-- start of Records to use --

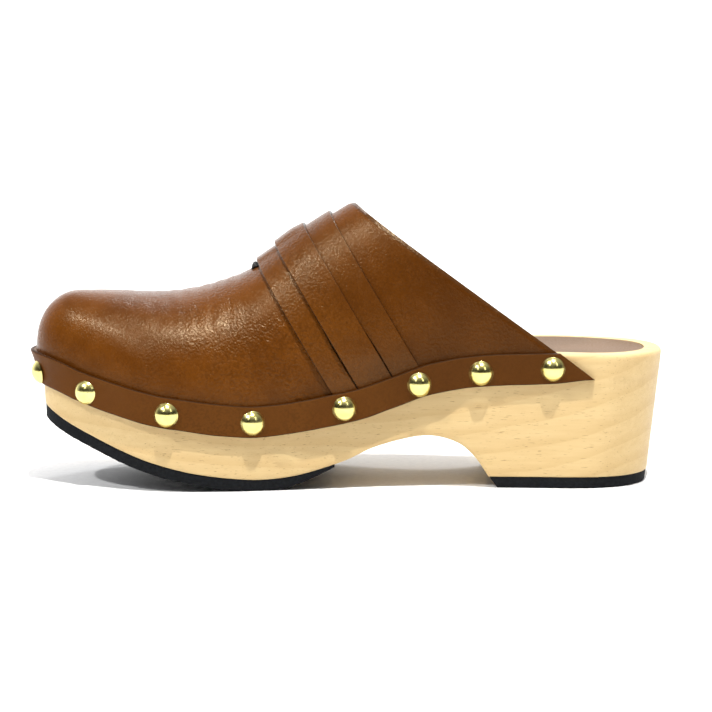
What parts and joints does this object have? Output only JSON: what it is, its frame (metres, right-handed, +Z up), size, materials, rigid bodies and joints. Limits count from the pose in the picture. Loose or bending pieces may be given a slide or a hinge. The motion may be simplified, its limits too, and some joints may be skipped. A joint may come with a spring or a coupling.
{
  "type": "wooden clog",
  "caption": "Slip-on clog: carved wooden sole on rubber, closed leather toe with straps over the instep, leather band held by dome nails, open heel.",
  "frame": {"origin": "on the ground under the middle of the shoe's bounding box", "axes": "+Z up, -X towards the toe and +X towards the heel, -Y towards the inner side of the foot and +Y towards the outer side"},
  "size_m": [0.2514, 0.097, 0.1105],
  "materials": {
    "sole_wood": "smooth sanded light wood with a satin lacquer, fine dark pores and faint growth rings",
    "rubber": "matte black rubber with a slightly rough cut edge",
    "vamp_leather": "semi-gloss pull-up leather in cognac brown with fine pebbled grain",
    "strap_leather": "the same cognac leather, cut edges darker",
    "band_leather": "smooth dark brown leather with a raw cut edge",
    "sock_leather": "matte mauve brown lining leather",
    "pad_foam": "latex foam pad under the sock",
    "puff_board": "resin-stiffened brown cloth in the toe",
    "tab_webbing": "black woven tab",
    "nail_brass": "polished brass",
    "hidden_steel": "plain steel wire and nails"
  },
  "bodies": {
    "root": {"wooden_sole": "sole_wood", "forefoot_outsole": "rubber", "heel_top_lift": "rubber", "sole_nails": "hidden_steel", "insole_pad": "pad_foam", "insole_sock": "sock_leather", "vamp": "vamp_leather", "toe_puff": "puff_board", "instep_tab": "tab_webbing", "strap_front": "strap_leather", "strap_middle": "strap_leather", "strap_rear": "strap_leather", "welt_band": "band_leather", "dome_nails_inner": "nail_brass", "dome_nails_outer": "nail_brass", "vamp_staples": "hidden_steel"}
  },
  "joints": []
}
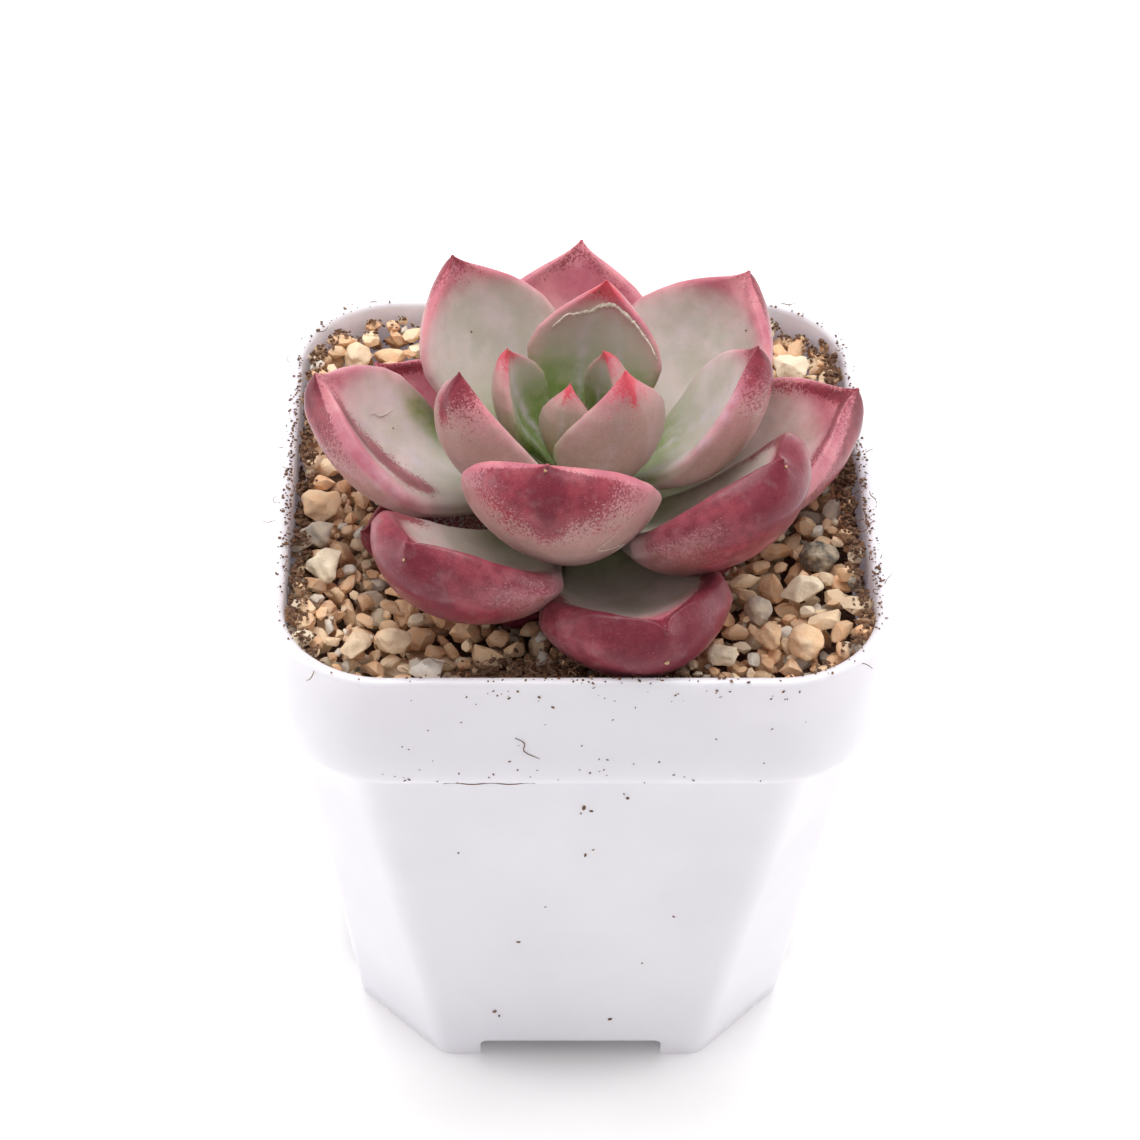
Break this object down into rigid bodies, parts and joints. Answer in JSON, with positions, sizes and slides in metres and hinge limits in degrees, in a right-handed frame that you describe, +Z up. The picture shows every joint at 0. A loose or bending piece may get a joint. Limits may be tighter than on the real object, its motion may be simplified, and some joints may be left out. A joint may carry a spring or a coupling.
{
  "type": "potted succulent",
  "caption": "Rosette succulent with thick pointed leaves, growing in a square white plastic nursery pot topped with chip gravel.",
  "frame": {"origin": "middle of the pot's footprint, on the surface it stands on", "axes": "+Z up out of the pot; X and Y square to the pot's sides, the front side faces -Y"},
  "size_m": [0.0706, 0.0706, 0.0993],
  "materials": {
    "pot": "satin white moulded plastic",
    "soil": "loose peat",
    "gravel": "dry chip gravel",
    "stem": "dull",
    "leaf_01": "waxy bloom",
    "leaf_02": "waxy bloom",
    "leaf_03": "waxy bloom",
    "leaf_04": "waxy bloom",
    "leaf_05": "waxy bloom",
    "leaf_06": "waxy bloom",
    "leaf_07": "waxy bloom",
    "leaf_08": "waxy bloom",
    "leaf_09": "waxy bloom",
    "leaf_10": "waxy bloom",
    "leaf_11": "waxy bloom",
    "leaf_12": "waxy bloom",
    "leaf_13": "waxy bloom",
    "leaf_14": "waxy bloom",
    "leaf_15": "waxy bloom",
    "leaf_16": "waxy bloom",
    "leaf_17": "waxy bloom",
    "leaf_18": "waxy bloom",
    "leaf_19": "waxy bloom",
    "leaf_20": "waxy bloom",
    "leaf_21": "waxy bloom",
    "leaf_22": "waxy bloom",
    "leaf_23": "waxy bloom",
    "leaf_24": "waxy bloom",
    "leaf_25": "waxy bloom",
    "stone_pale_right": "dry, dull",
    "stone_tan_right": "dry, dull",
    "stone_grey_right": "dry, dull",
    "stone_dark_right": "dry, dull",
    "stone_cream_front": "dry, dull",
    "stone_tan_front": "dry, dull",
    "stone_ribbed_left": "dry, dull",
    "stone_white_left": "dry, dull",
    "stone_sandy_left": "dry, dull",
    "stone_cream_left": "dry, dull",
    "stone_amber_left": "dry, dull",
    "stone_grey_left": "dry, dull",
    "stone_pale_back": "dry, dull",
    "stone_buff_back": "dry, dull"
  },
  "bodies": {
    "root": {"pot": "pot", "soil": "soil", "gravel": "gravel", "stem": "stem", "leaf_01": "leaf_01", "leaf_02": "leaf_02", "leaf_03": "leaf_03", "leaf_04": "leaf_04", "leaf_05": "leaf_05", "leaf_06": "leaf_06", "leaf_07": "leaf_07", "leaf_08": "leaf_08", "leaf_09": "leaf_09", "leaf_10": "leaf_10", "leaf_11": "leaf_11", "leaf_12": "leaf_12", "leaf_13": "leaf_13", "leaf_14": "leaf_14", "leaf_15": "leaf_15", "leaf_16": "leaf_16", "leaf_17": "leaf_17", "leaf_18": "leaf_18", "leaf_19": "leaf_19", "leaf_20": "leaf_20", "leaf_21": "leaf_21", "leaf_22": "leaf_22", "leaf_23": "leaf_23", "leaf_24": "leaf_24", "leaf_25": "leaf_25", "stone_pale_right": "stone_pale_right", "stone_tan_right": "stone_tan_right", "stone_grey_right": "stone_grey_right", "stone_dark_right": "stone_dark_right", "stone_cream_front": "stone_cream_front", "stone_tan_front": "stone_tan_front", "stone_ribbed_left": "stone_ribbed_left", "stone_white_left": "stone_white_left", "stone_sandy_left": "stone_sandy_left", "stone_cream_left": "stone_cream_left", "stone_amber_left": "stone_amber_left", "stone_grey_left": "stone_grey_left", "stone_pale_back": "stone_pale_back", "stone_buff_back": "stone_buff_back"}
  },
  "joints": []
}
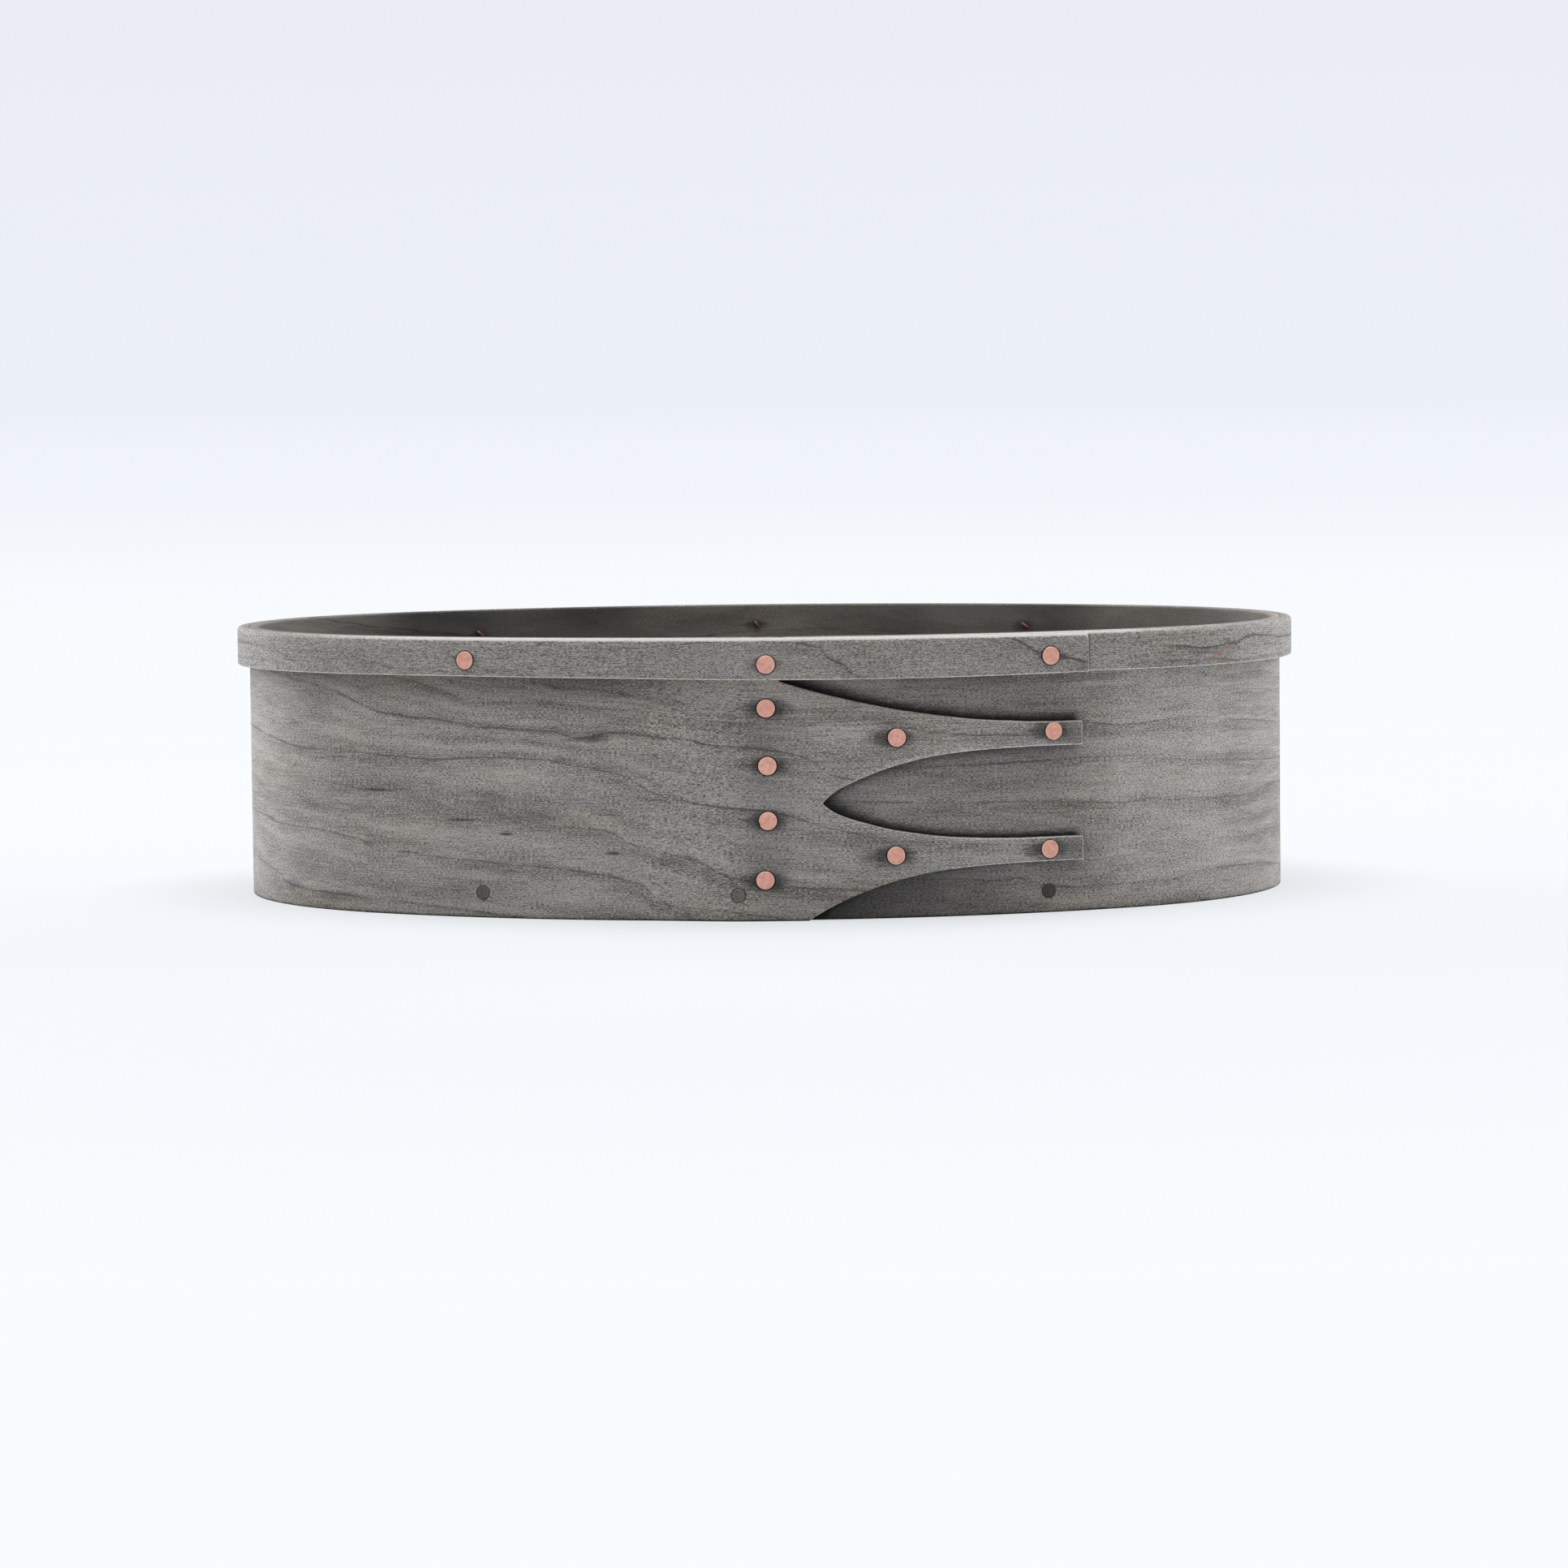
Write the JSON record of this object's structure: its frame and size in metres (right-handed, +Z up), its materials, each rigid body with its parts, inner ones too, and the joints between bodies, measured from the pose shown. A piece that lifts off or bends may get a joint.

-- end of Records to use --

* **What needs to be done**
A line counts if it holds the word "that". How many lines of the entries count? Give the number only.

* **Complete output**
2